As if that wasn’t enough, we then had to get through a barbed wire fence and it was here that our team skills excelled, with Circumference using a stick he had found to hold the barbed wire open enough to allow the other hardy souls to cross into a clear paddock. One comment was “how the f*** did Nasty get through here??”
After a gruelling 7.2 kilometres, topped off with a significant downpour of rain, we all made it back to the starting point where the triple pop-up shade tent had been put up and the tables and chairs all set up under it to protect us from the rain, not that it mattered much as we were all soaked, muddy and looking like drowned rats. Thankfully some of us had been briefed by Nasty at the Warriors breakfast and we had a change of clothes to get into! Definitely the best run of this calendar year, but as Sir Rabbit said “…but it will disappear into oblivion!”
The Nosh apparently started off with corn chips and dip but by the time yours truly had gotten himself back and dried off, that had of course all disappeared, obviously devoured by the walkers who had expended so much energy and needed immediate sustenance! The party pies then came out with some dubious looking sauces also on offer. The pies were announced as being the main course and the portion control Nazis tried to limit us to one pie each! Most of us thought that was total bollocks and took at least two pies each, with Botcho allegedly helping himself to at least six of them! Poor old Fullershit took two pies, both of which had no filling at all. Doesn’t say much for the quality control at Aldi!!
The real main course turned out to be a mince curry of sorts, served with white boiled rice…Phantom said that “on a scale of one to ten, I would rate this as a zero!” to which Nasty responded “wait for the after taste!!”. Presumably one would think that for there to be an “after-taste”, there firstly has to be taste!!
Dessert consisted of what I think was chocolate cake and custard in a plastic cup, garnished with strawberries, a chocolate-covered sultana and a chocolate biscuit stick. Not bad really but there were three left over, which is an indication of sorts as to its quality.
When yours truly started complaining about the mosquitoes over dinner, Weekly’s response was “you need more booze in your system!!”
Just as Nosh was coming to an end at around 8.10pm it was time to “circle up” and the rain started again. GM directed all tables to be cleared so circle could be under the cover of the tent, resulting in a bit of GM abuse with some saying “let’s have a sit-down circle!” but the GM would have none of that nonsense.
Visitors and returning runners were welcomed warmly and it was nice to see Bondage, Shetland, Magician (our rep in Ho Chi Minh city), Pile Driver and Brewtus back in the ranks.
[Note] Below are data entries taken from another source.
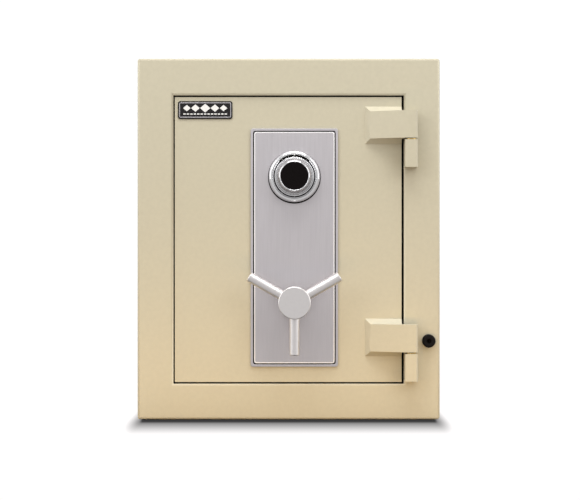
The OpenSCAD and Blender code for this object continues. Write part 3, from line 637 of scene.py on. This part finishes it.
# Brighter at both sides, so that rounded edges catch a light line.
sideways = math_node(sky, "ABSOLUTE", split.outputs["X"])
dome = mix_to_grey(sky, span(sky, sideways, 0, 1, SIDE_FROM, SIDE_TO), dome, SIDE_LEVEL)
dome = mix_to_grey(sky, ray.outputs["Is Camera Ray"], dome, BACKDROP_LEVEL)
sky.links.new(dome, sky.nodes["Background"].inputs["Color"])
bpy.context.scene.view_settings.view_transform = "Standard"

middle = (0, plane, 0.32)
area("overhead", (0, plane - 0.9, 2.8), middle, (2.2, 1.0), 52)
area("left", (-1.5, plane - 1.5, 1.5), middle, (0.9, 0.9), 10)
area("right", (1.5, plane - 1.5, 1.5), middle, (0.9, 0.9), 10)
area("back_fill", (-1.0, 2.3, 1.4), (0, 0, 0.3), (1.6, 1.2), 26)
low = area("low_warm", (0, plane - 0.34, 0.03), (0, plane, 0.03), (1.1, 0.06), 1.15,
           (1, 0.62, 0.2))
low.visible_camera = False
low.visible_glossy = False


# ---- Floor: it glows white and darkens only close to the closed safe ----

FLOOR_HALF = 9
SHADE_HALF_WIDTH = 0.250
SHADE_DEPTH, SHADE_SIDE = 0.185, 0.028  # the soft shadow's reach before or behind, and sideways
SHADE_LEVELS = ((0.0, 0.035), (0.15, 0.05), (0.215, 0.15), (0.285, 0.28), (0.42, 0.41),
                (0.56, 0.56), (0.69, 0.70), (0.82, 0.84), (0.95, 0.97), (1.0, 1.0))
WARMTH = 0.98
GLOW, GLOSSY_GLOW, CAMERA_GLOW = 0.42, 0.62, 0.62
floor_mesh = bpy.data.meshes.new("floor")
floor_mesh.from_pydata([(x, y, 0) for x, y in rectangle(-FLOOR_HALF, FLOOR_HALF, -FLOOR_HALF,
                                                        FLOOR_HALF)], [], [(0, 1, 2, 3)])
floor = bpy.data.objects.new("floor", floor_mesh)
bpy.context.scene.collection.objects.link(floor)
mat, tree = new_material("floor_white")
here = tree.nodes.new("ShaderNodeTexCoord")
apart = tree.nodes.new("ShaderNodeSeparateXYZ")
tree.links.new(here.outputs["Object"], apart.inputs["Vector"])


def share_past(coordinate, half, length):
    """How far a point lies past the base's half size, as a share of the shadow's length."""
    past = math_node(tree, "SUBTRACT", math_node(tree, "ABSOLUTE", coordinate), half)
    return math_node(tree, "DIVIDE", math_node(tree, "MAXIMUM", past, 0), length)


ahead = share_past(apart.outputs["Y"], -plane, SHADE_DEPTH)
beyond = share_past(apart.outputs["X"], SHADE_HALF_WIDTH, SHADE_SIDE)
reach = math_node(tree, "SQRT", math_node(tree, "ADD", math_node(tree, "MULTIPLY", ahead, ahead),
                                          math_node(tree, "MULTIPLY", beyond, beyond)))
fade = colour_ramp(tree, reach, [(at, (level, level * WARMTH, level * WARMTH))
                                 for at, level in SHADE_LEVELS])
glow = tree.nodes.new("ShaderNodeEmission")
path = tree.nodes.new("ShaderNodeLightPath")
bounce = span(tree, path.outputs["Is Glossy Ray"], GLOW, GLOSSY_GLOW, 0, 1)
seen = math_node(tree, "MULTIPLY", path.outputs["Is Camera Ray"], CAMERA_GLOW)
tree.links.new(math_node(tree, "ADD", bounce, seen), glow.inputs["Strength"])
tree.links.new(fade, glow.inputs["Color"])
tree.links.new(glow.outputs["Emission"], tree.nodes["Material Output"].inputs["Surface"])
floor_mesh.materials.append(mat)

bpy.context.view_layer.update()
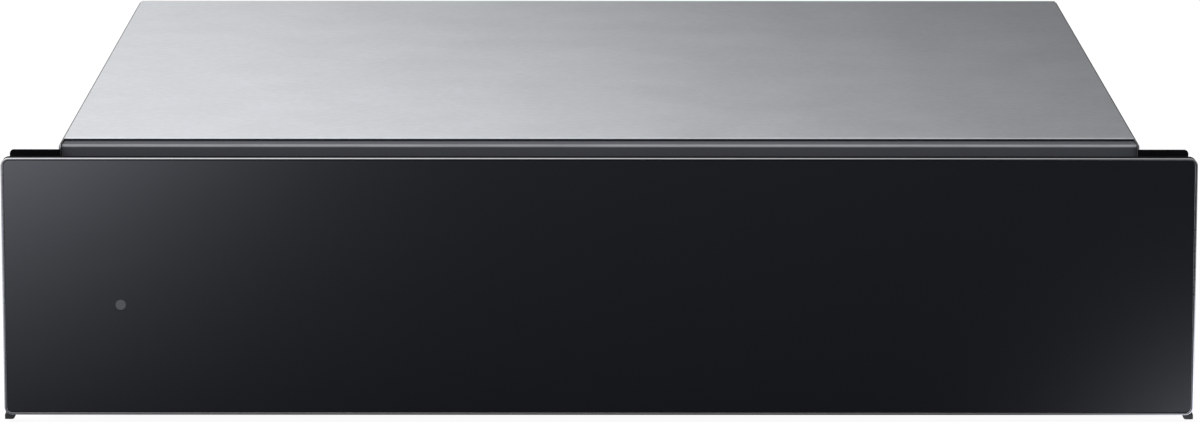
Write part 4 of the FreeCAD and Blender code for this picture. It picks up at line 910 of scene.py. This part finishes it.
def panHeads(tree, given):
    # pan head: a ball squared off towards its rim
    ball = geometry(tree, "MeshUVSphere", {"Segments": 28, "Rings": 14, "Radius": 1.0})
    x, y, z = split(geometry(tree, "InputPosition"))
    reach = calc("MAXIMUM", calc("SQRT", plus(times(x, x), times(y, y))), 0.001)
    spread = times(calc("POWER", reach, -0.45), times(given["Head Width"], 0.5))
    lift = times(calc("POWER", calc("ABSOLUTE", z), 0.6), given["Head Depth"])
    moved = vector(times(x, spread), times(y, spread), times(lift, calc("SIGN", z)))
    head = geometry(tree, "SetPosition", {"Geometry": ball, "Position": moved})
    # six-lobed recess
    lobe = times(given["Recess Width"], 0.5)
    star = geometry(tree, "CurveStar", {
        "Points": 6, "Inner Radius": times(lobe, 0.74), "Outer Radius": lobe})
    drill = prism(tree, star, times(given["Head Depth"], 0.4), times(given["Head Depth"], 1.6))
    cut = geometry(tree, "MeshBoolean", {0: head, 1: drill}, operation="DIFFERENCE")
    below = calc("LESS_THAN", split(geometry(tree, "InputPosition"))[2], -0.00002)
    cap = geometry(tree, "DeleteGeometry", {"Geometry": cut, "Selection": below}, domain="POINT")
    barrel = geometry(tree, "CurvePrimitiveCircle", {
        "Resolution": 18, "Radius": times(given["Shank Width"], 0.5)})
    whole = joinedShape(cap, prism(tree, barrel, times(given["Shank Length"], -1.0), 0.00005))
    # each stands on its seat, faces out and has its own turn
    facing = geometry(tree, "InputNamedAttribute", {"Name": "facing"}, data_type="FLOAT_VECTOR")
    stood = addNode(tree, "FunctionNodeAlignRotationToVector", {"Vector": facing}, axis="Z")
    angle = randomValue(tree, 0.0, math.pi, given)
    spun = addNode(tree, "FunctionNodeAxisAngleToRotation", {"Axis": (0, 0, 1), "Angle": angle})
    turn = addNode(tree, "FunctionNodeRotateRotation", {0: stood.outputs[0], 1: spun.outputs[0]},
                   rotation_space="LOCAL")
    return copies(given["Geometry"], whole, Rotation=turn.outputs[0])


def randomValue(tree, least, most, given):
    values = {2: least, 3: most, "Seed": given["Seed"]}
    return addNode(tree, "FunctionNodeRandomValue", values).outputs[1]


def seatPoints(seats):
    mesh = bpy.data.meshes.new("seats")
    mesh.from_pydata([seat for seat, facing in seats], [], [])
    facings = mesh.attributes.new("facing", "FLOAT_VECTOR", "POINT")
    for index, (seat, facing) in enumerate(seats):
        facings.data[index].vector = facing
    return mesh


screw = {"Head Width": 0.0070, "Head Depth": 0.0018, "Shank Width": 0.0039, "Shank Length": 0.0021,
         "Recess Width": 0.0032, "Seed": 4}
screwSets = {
    "chassis": {"size": {"Head Width": 0.0074, "Head Depth": 0.0020},
                "steps": (0.060, 0.210, 0.390), "flangeInset": 0.022,
                "flangeHigh": (0.020, 0.110), "flangeGauge": 0.0015},
    "drawer": {"size": {}, "steps": (0.040, 0.215, 0.395), "wallGauge": 0.001},
    "panel": {"size": {"Head Depth": 0.0022}, "first": -0.225, "pitch": 0.150, "count": 4,
              "rows": (0.106, 0.020), "wallGauge": 0.001},
}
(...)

All received a down-down for gracing us with their presence.
Sir Blackstump was asked for his run report to which he responded “lovely to get back into the mud and have it squelching between your toes…it gets rid of the tinea..we even had rain, another great touch!”
Flasher concluded it was an “excellent run” but said he is sick of people calling him a “short c**t” all the time and threatened to hit those that do so with his giant plastic dildo!
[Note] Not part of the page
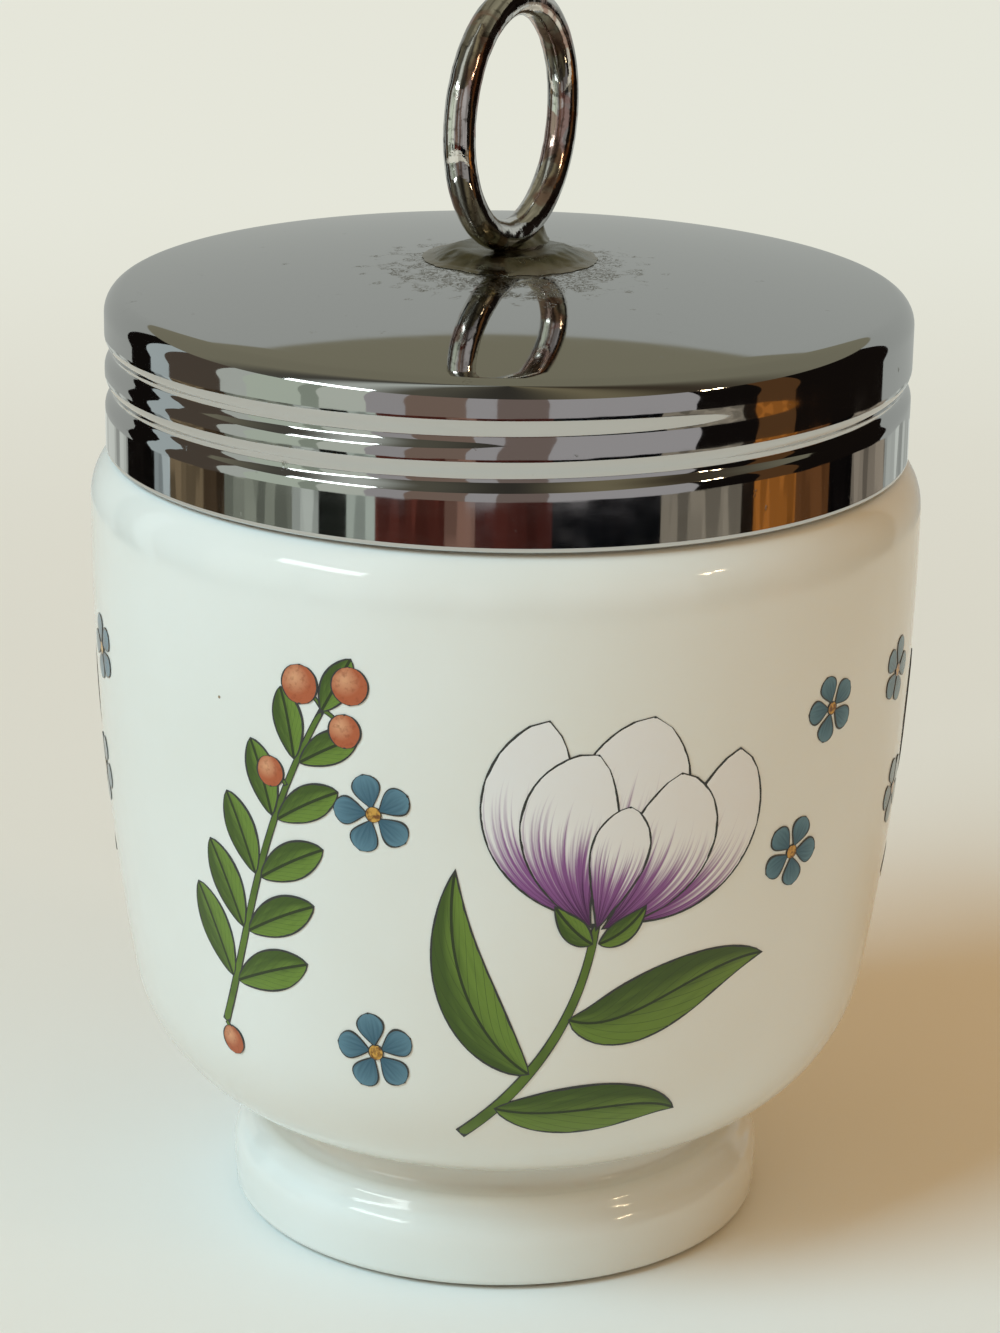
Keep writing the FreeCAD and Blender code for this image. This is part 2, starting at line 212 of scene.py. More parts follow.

Our esteemed RA was in good form tonight, professing at the start of his rant, err, sorry, sermon that he had done a lot of research into ICE and its effects on the human body, at which point he immediately then called Miscarriage to the front for his icing for having botched his Christmas lunch by buying one solitary bag of ice to keep $400 worth of seafood fresh for his lunch guests. Needless to say the whole lot went off due to not being kept cold enough. This also deserved a down-down (no. 1).
Miscarriage then entertained us with the tale of his twin brother’s antics at Hollywood Showgirls nightclub. Down-down again (no. 2). Miscarriage then proceeded to nominate Rug as representative of those charged with leaving bottle tops all over the place at Miscarriage Manor at Gilston last week.
Third down-down for Miscarriage was for his shoe left securing the bed at another hasher’s house. Very suspicious indeed! Miscarriage’s fourth down-down was for wearing a women’s hash (Singapore Harriets) t-shirt at a men-only hash. Miscarriage’s FIFTH down-down was for having the Useless award, passed on with all due grace by it’s previous proud wearer, Truckie.
Ferret took a down-down for forgetting the Prick of the Week regalia. Well deserved after tipping the ice-tray all over your trusty scribe’s feet!!
That just about concluded all business and Moonbeams closed the circle in his usual inimitable style!
9th February will be Ballpoint’s 50th birthday run and he requests that all hashers wear a Hawaiian shirt to mark the occasion.